第16回当事者研究会


2012年12月9日(日)今年最後のピアリンク当事者研究会を開催しました。今回もたくさんの方々に来ていただけて嬉しかったです。

 

 

 

午前の部 当事者研究発表会


今日は、福島で行われた「当事者研究全国交流会」で発表してきた佐藤さん、関口さん、美帆さんと、小島さん、の計4人が研究を発表してくれる予定でしたが、美帆さんは順調に冬眠期に入りお休み。3人が発表して、美帆さんの福島のビデオをみんなで観ました。

 

 

 

仲間のひとりとしての簡単な感想ですが、何回か聴いたことのある発表もありましたが、初めて発表するときのみんなの勇気を思い出したり、またみんなが日々順調に苦労を重ねながら生きていている姿と研究内容が重なって、本当に心震えるような感動がありました。

 

 

弱さの情報公開をするというのは、とっても大変なことです。3人の研究発表と美帆さんのVTRに、たくさんの拍手がわき起こりました。

 

 

記録撮影しているビデオに美帆さん宛のメッセージを残してくれた方々に、とてもこころが温まりました。

 

 

温かい雰囲気のうちに午前の部は終了しました。

 

 

午後の部 母親との関係の研究


テーマを出してくださったナラさん(仮)は、東京で舞台関係の仕事をしていましたが、父親が病気のため母親の助けにならなければと思い、地元に帰ってきました。

 

人前で話すのが苦手ということをテーマにしていたナラさんですが、実は誰にも話せなかった苦労がありました。

 

ナラさんが産まれる前から母親は宗教活動に携わっていて、ナラさんは幼少期から活動に参加していました。

 

母親に友達を選ばれてしまったり、門限が厳しかったり、奉仕活動に積極的に参加しなければならなかったことです。

 

母親はナラさんにエリート宗教者になってほしいと願っていたようです。しかしナラさんは自分の進みたい道があり、それが遮断されてしまったような気がしています。今はそのことをあまり考えないようにしているそうです。

 

「自分みたいな二世信者を増やしたくない」とナラさんはおっしゃってました。

 

母親は宗教にすがるしかなっかたのかも知れないが、ナラさんは活動をする意味を失ってしまい、母親と分かり合えなくなりました。

 

普段でも母親と話をすると、宗教フィルターを通した言葉が帰ってきて困惑します。

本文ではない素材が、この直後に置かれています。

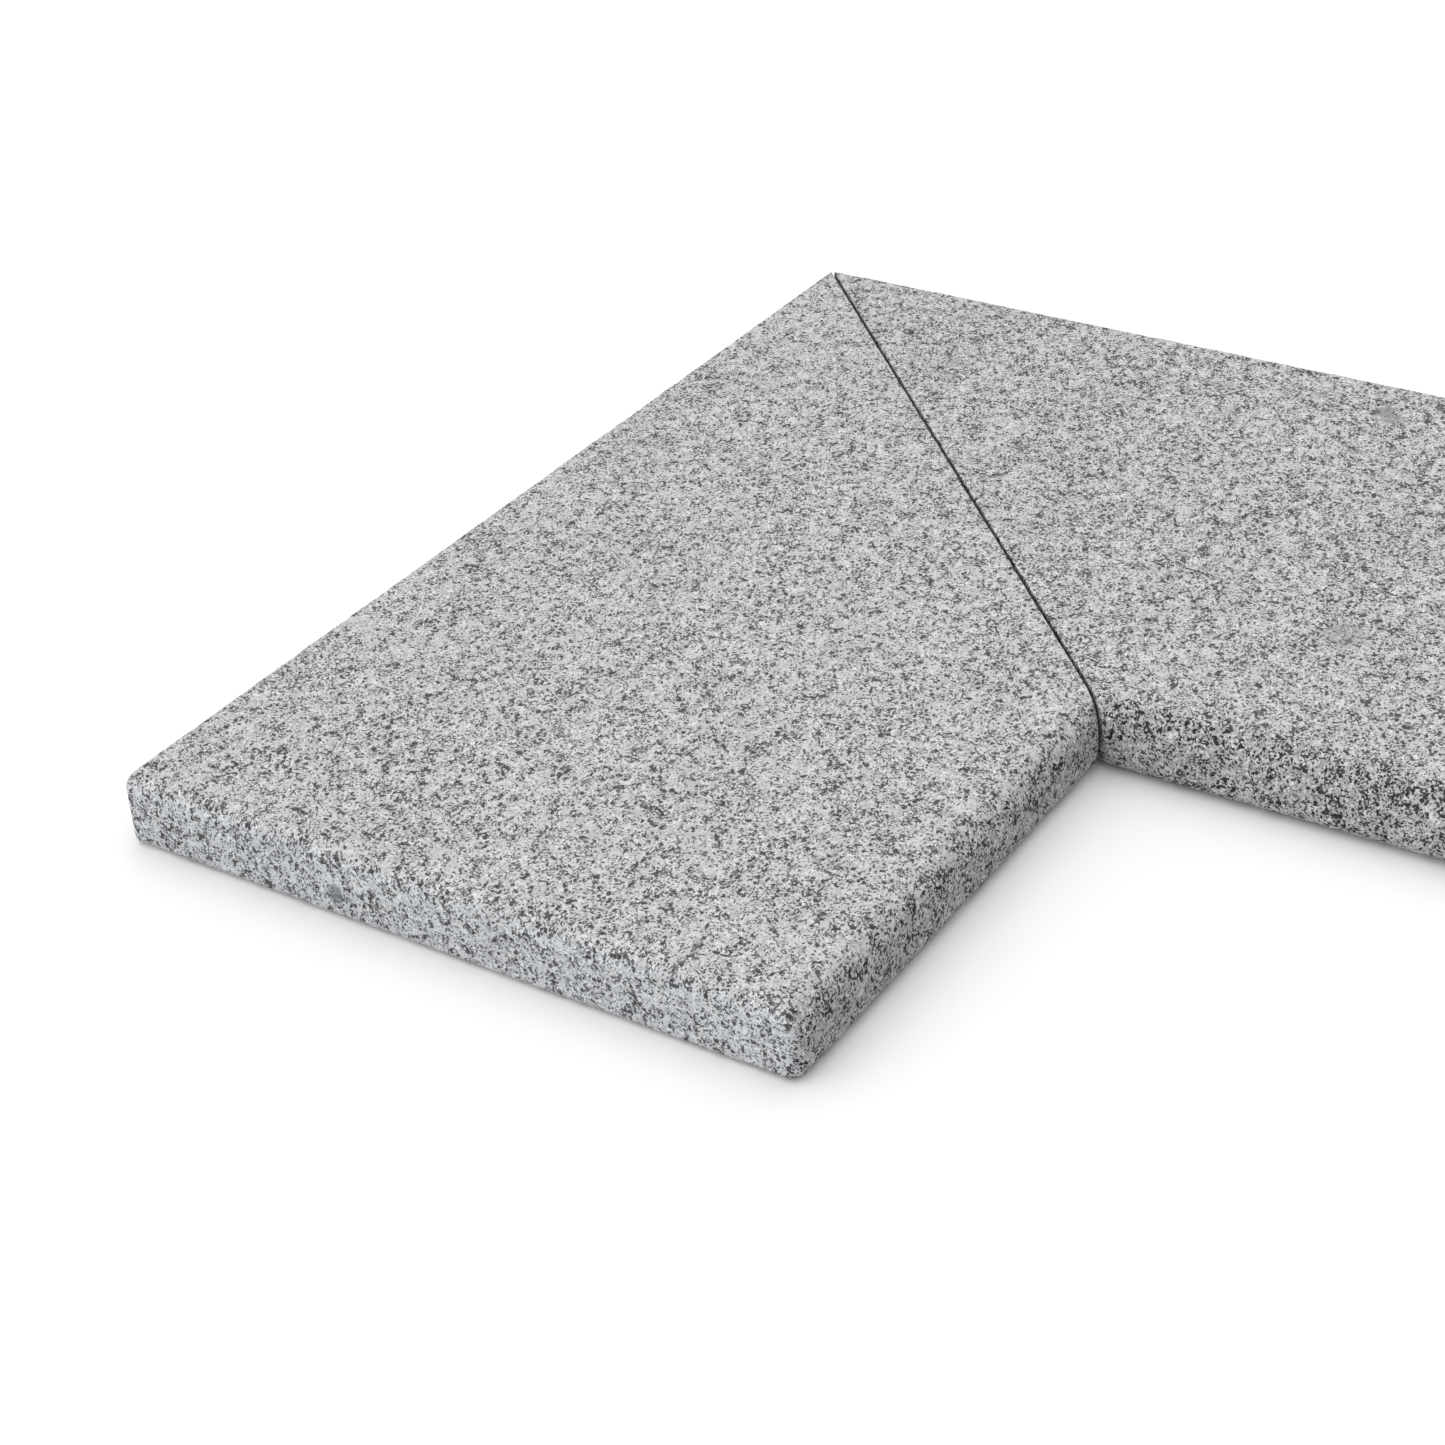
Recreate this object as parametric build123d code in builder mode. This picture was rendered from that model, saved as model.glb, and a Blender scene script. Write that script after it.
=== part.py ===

でもナラさんの本心は母親とわかりあいたい。

 

もうひとつは教えなどを学んできて、自分は真面目で聖人君子であらなければいけないという価値観をもって苦しんだとのことです。このことは参加者皆さんの中にも共感された方がいらっしゃいました。宗教に関わらず一般にある苦労なんですね。

 

母親の話からずれてしまいましたとナラさん、研究を続けていきます。

 

ナラさんは母親に対して宗教をやめてほしいとかではなく、母親のすべてを受け入れていきたい気持ちがあります。

 

では母親を受け入れていくためにはどのようにしていったらいいか皆さんからアイデアをいただきました。

 

皆さんは母親との関係で経験した苦労を語った上で、自分のアイデアを出してくれました。

 

「母親をひとりの弱さを抱えた人間として見ていく」「もうすでに受け入れているのでは」「自分が親になる」

 

最後にナラさんは「たくさんの方に悩みを聞いてもらえ、今までにない経験ができました。ひとりでは辛かったと思います」とおっしゃってくれました。

 

母親との関係性は皆さんが持っている苦労のテーマなんだなと改めて感じました。